The United States prepared to airlift hundreds of people from its Guantanamo Bay naval base as the most powerful cyclone to form over the Atlantic since Hurricane Felix in 2007 ground slowly toward Jamaica, Haiti and Cuba.
Haiti also began evacuating residents by boat from outlying islands in preparation for Hurricane Matthew, which threatens to wreak widespread damage in the region with flash floods and winds at about 150 miles per hour (240 kph).
Matthew is expected to make landfall as a major storm on Jamaica's southern coast, home to the capital, Kingston, and its only oil refinery. Stormy weather could begin on Sunday.
Simultaneously, the storm is forecast to lash southern Haiti, possibly dumping up to 40 inches (101 cm) of rain there and up to 25 inches (64 cm) in Jamaica, which could trigger life-threatening landslides and floods, the U.S. National Hurricane Center said.
Albert Moulion, Haiti's interior ministry spokesman, said authorities had started voluntary evacuations of residents of small, exposed sandy islands in the south as a precaution.
"We have already started evacuations," he said. "The national center of emergency operations has been activated."
By early Tuesday, Matthew is due in eastern Cuba, with a path that could take it over the colonial city of Santiago de Cuba and Guantanamo province, where the U.S. operates a naval base and a military prison.
The U.S. Navy said some 700 spouses and children were to be airlifted to Florida to wait out the storm.

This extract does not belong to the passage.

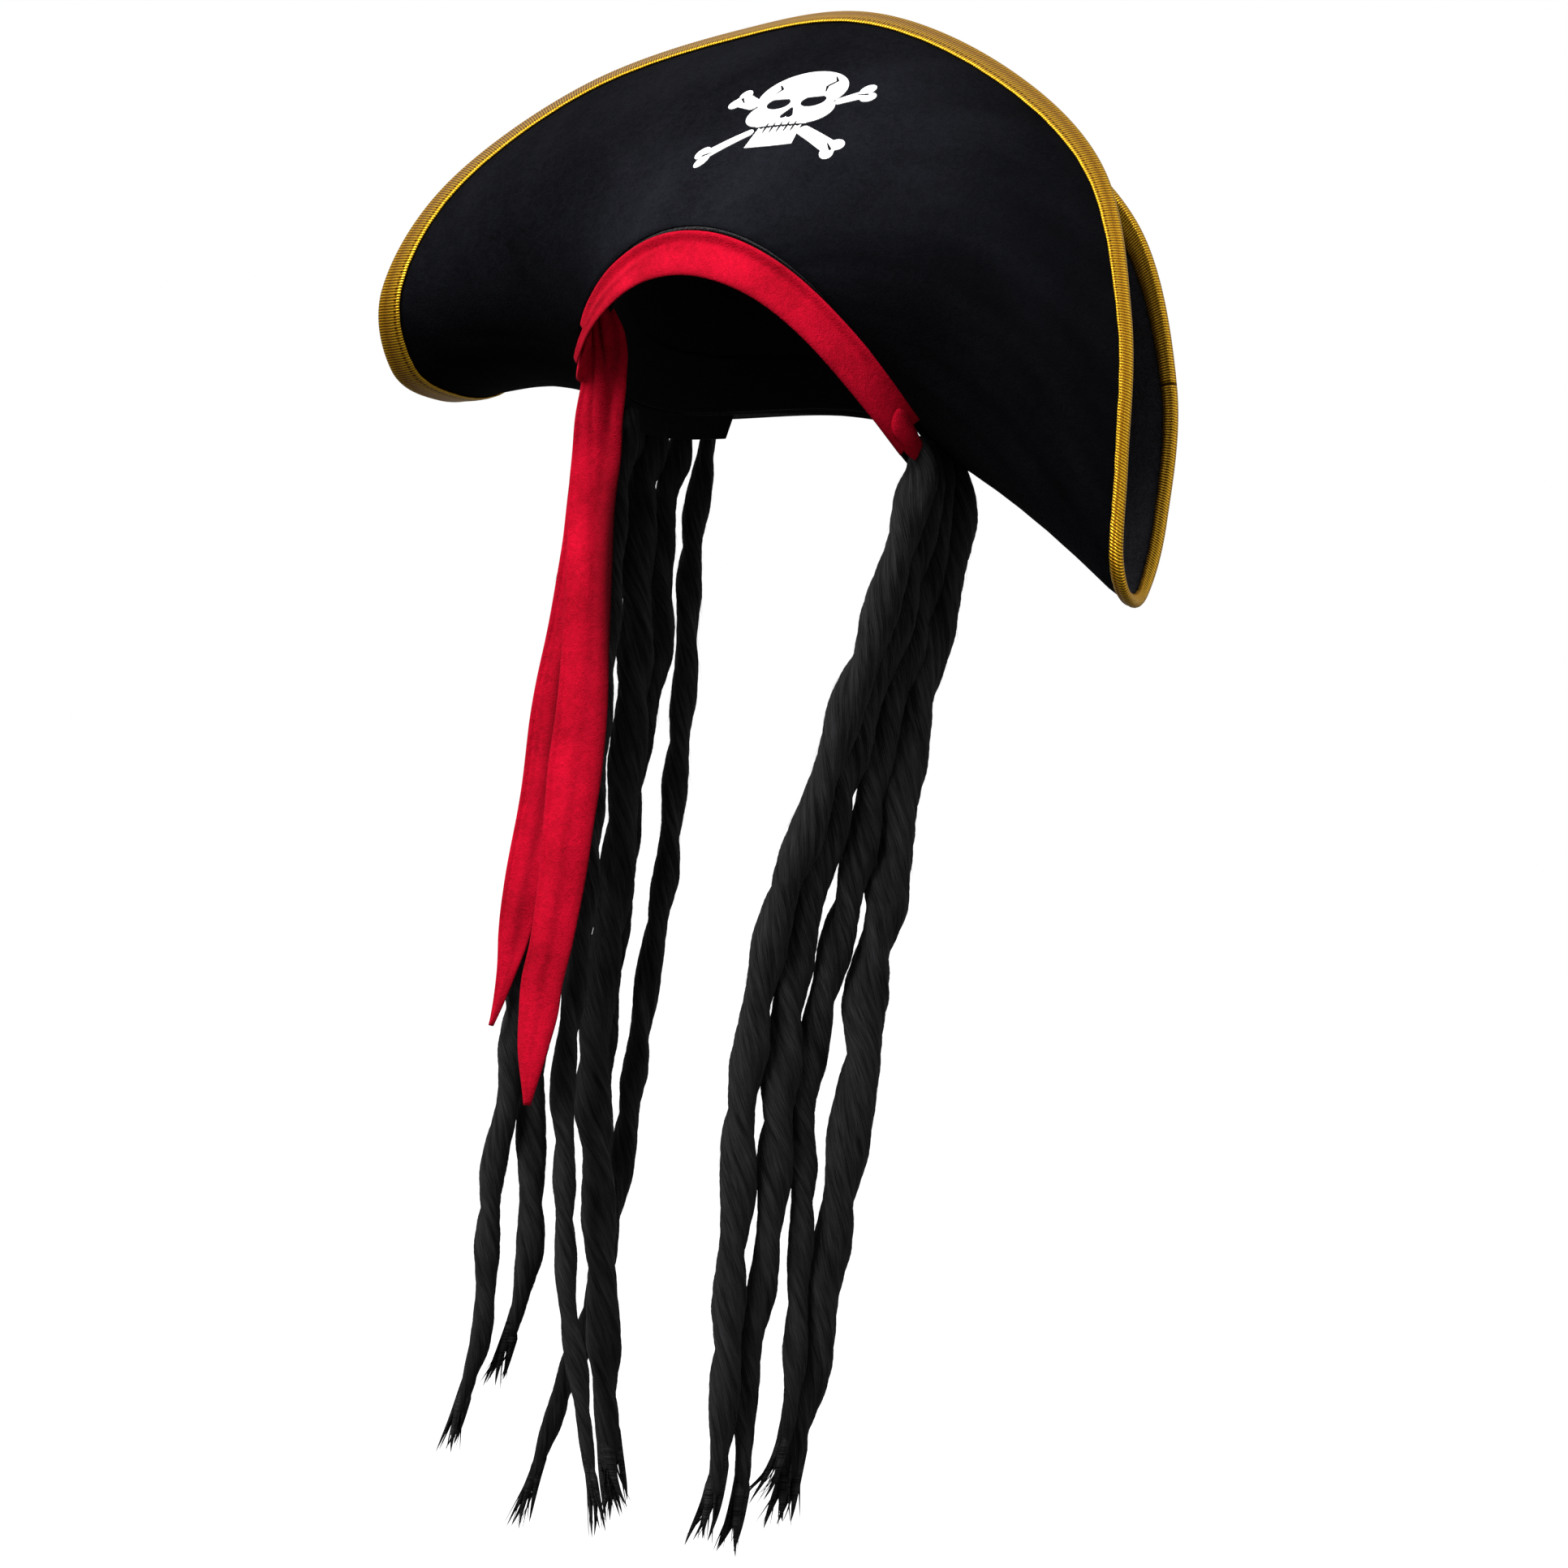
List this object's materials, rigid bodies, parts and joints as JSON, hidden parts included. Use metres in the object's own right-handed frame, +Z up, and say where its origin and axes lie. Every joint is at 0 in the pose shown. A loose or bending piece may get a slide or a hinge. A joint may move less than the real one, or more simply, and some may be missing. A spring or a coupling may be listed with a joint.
{
  "type": "pirate hat",
  "caption": "Black velour pirate hat with turned-up flaps, gold edge binding, skull and crossed bones print, red bandana with tails and twisted plush locks.",
  "frame": {"origin": "centre of the head opening, at the height of its front and back edges' middle", "axes": "+Z up as worn, -Y the front of the hat, +X the wearer's left side"},
  "size_m": [0.4178, 0.2061, 0.7745],
  "materials": {
    "velour": "black velour",
    "foam": "thin stiff foam",
    "gold": "woven gold lame",
    "lining": "plain black cloth",
    "velvet": "red velvet",
    "print": "white print",
    "plush": "twisted plush fibre"
  },
  "bodies": {
    "hat": {"brim_outer_velour": "velour", "brim_inner_velour": "velour", "crown_left_panel": "velour", "crown_right_panel": "velour", "front_brim_foam": "foam", "rear_brim_foam": "foam", "gold_binding": "gold", "crown_lining": "lining", "sweatband": "lining", "bandana_band": "velvet", "bandana_right_end": "velvet", "bandana_left_fold": "velvet", "skull_print": "print", "jaw_print": "print", "bone_print_1": "print", "bone_print_2": "print", "bone_print_3": "print", "bone_print_4": "print"},
    "front_tail": {"front_tail": "velvet"},
    "rear_tail": {"rear_tail": "velvet"},
    "right_hair": {"right_weft_tape": "lining", "right_lock_a": "plush", "right_lock_b": "plush", "right_lock_c": "plush", "right_lock_d": "plush"},
    "left_hair": {"left_weft_tape": "lining", "left_lock_e": "plush", "left_lock_f": "plush", "left_lock_g": "plush", "left_lock_h": "plush", "left_lock_i": "plush", "left_lock_k": "plush"}
  },
  "joints": [
    {"name": "front_tail_swing", "type": "hinge", "parent": "hat", "child": "front_tail", "pos_m": [-0.084, -0.032, -0.052], "axis": [0, 1, 0], "range_deg": [0, 20]},
    {"name": "rear_tail_swing", "type": "hinge", "parent": "hat", "child": "rear_tail", "pos_m": [-0.0923, -0.02, -0.05], "axis": [0, 1, 0], "range_deg": [0, 20]},
    {"name": "right_hair_swing", "type": "hinge", "parent": "hat", "child": "right_hair", "pos_m": [0.083, 0, -0.06], "axis": [0, -1, 0], "range_deg": [0, 20]},
    {"name": "left_hair_swing", "type": "hinge", "parent": "hat", "child": "left_hair", "pos_m": [-0.0743, 0, -0.05], "axis": [0, 1, 0], "range_deg": [0, 20]}
  ]
}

"The remaining military and civilian personnel will shelter in place and be able to support recovery efforts once safe to do so following the storm's passage," the Navy said in a statement.

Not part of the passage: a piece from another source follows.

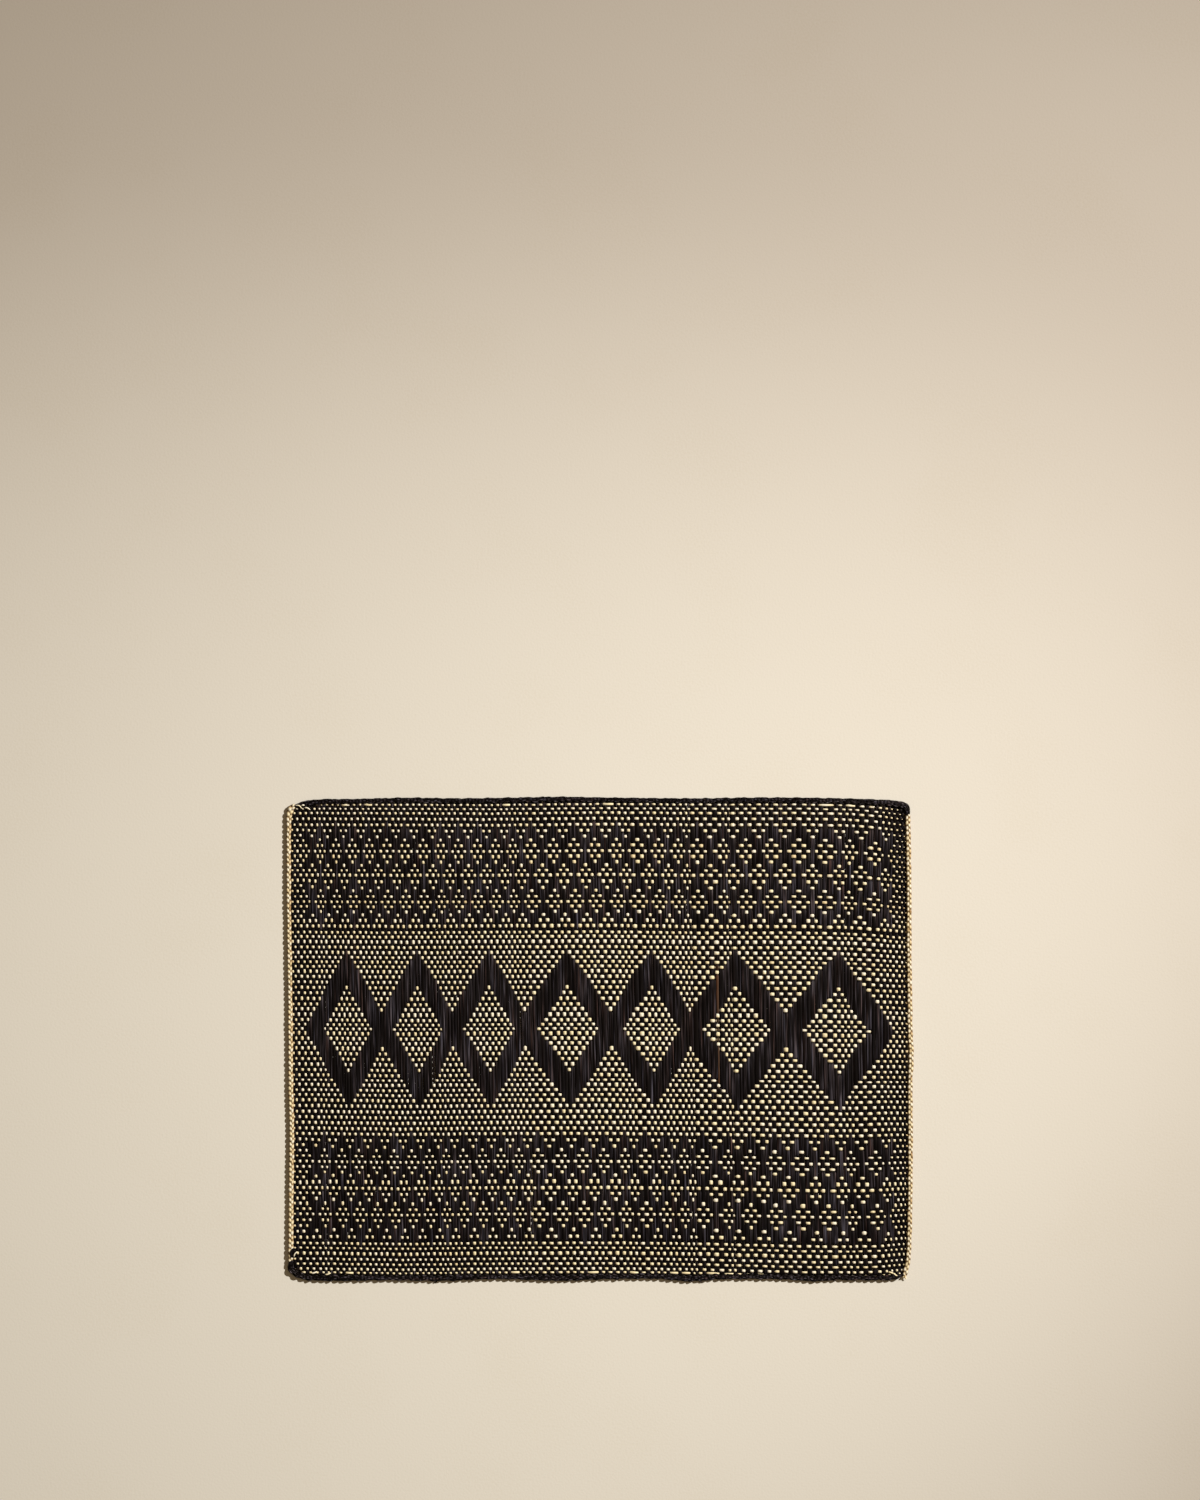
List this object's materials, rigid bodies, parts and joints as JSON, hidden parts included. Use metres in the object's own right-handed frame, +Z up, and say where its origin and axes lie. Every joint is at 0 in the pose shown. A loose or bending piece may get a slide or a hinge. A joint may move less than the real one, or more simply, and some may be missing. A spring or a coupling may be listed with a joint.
{
  "type": "woven placemat",
  "caption": "Flat oblong placemat hand-woven from black and natural palm strips, with a row of large diamonds, two bands of small diamonds and plaited edges.",
  "frame": {"origin": "under the middle of the mat, on the face that lies on the table", "axes": "+X along the long side to the right, +Y across to the top edge, +Z up out of the patterned face"},
  "size_m": [0.4516, 0.349, 0.003],
  "materials": {
    "woven_strips": "matte woven palm strip, black uprights under natural cross strips",
    "black_strip": "dyed palm strip with a low sheen, plaited",
    "natural_strip": "undyed palm strip, matte, plaited"
  },
  "bodies": {
    "root": {"woven_panel": "woven_strips", "plait_top": "black_strip", "plait_bottom": "black_strip", "plait_left": "natural_strip", "plait_right": "natural_strip"}
  },
  "joints": []
}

Later in the week, the storm could affect the Bahamas and the east coast of the United States, although forecasts so far out are often inaccurate. Florida's Governor Rick Scott said residents of the state should prepare for the storm.
Cuban President Raul Castro visited Santiago de Cuba on Saturday to oversee preparations, Cuban TV footage showed.
Matthew was about 360 miles (580 km) southeast of Port-Au-Prince on Saturday night and the U.S. National Hurricane Center ranked it at Category 4 of the five-step Saffir-Simpson scale of hurricane intensity. Earlier it had been ranked at the top Category 5.
The ferocity of the storm has led to concerns of economic devastation in the poor countries in its path.
"The hurricane will cause an interruption, obviously, in our economic activities here," Jamaican Prime Minister Andrew Holness told Reuters in an interview on Saturday, saying that tourism and agriculture could be most affected.
"We have allocated all the resources we can given our fiscal restraints and I think that the country is prepared for the hurricane," Holness said.
Cash-strapped Jamaica has been suffering a long economic slowdown and is under an International Monetary Fund program to tackle high debt. The hurricane could affect tourist destinations such as Montego Bay in Jamaica's north
In Kingston, residents stocked up on canned foods, water and flashlights in preparation for the storm, while banks and offices boarded up their windows. Fishermen were told not to go to sea.
In MegaMart, a supermarket, Ennis St. Patrice bought big bottles of water.
"We’ve had these kind of occurrences in the past and it is generally bad, because Jamaica does not have proper infrastructure," said the trade unionist for Jamaica's meteorological office. "In simple rainfall, we have flooding."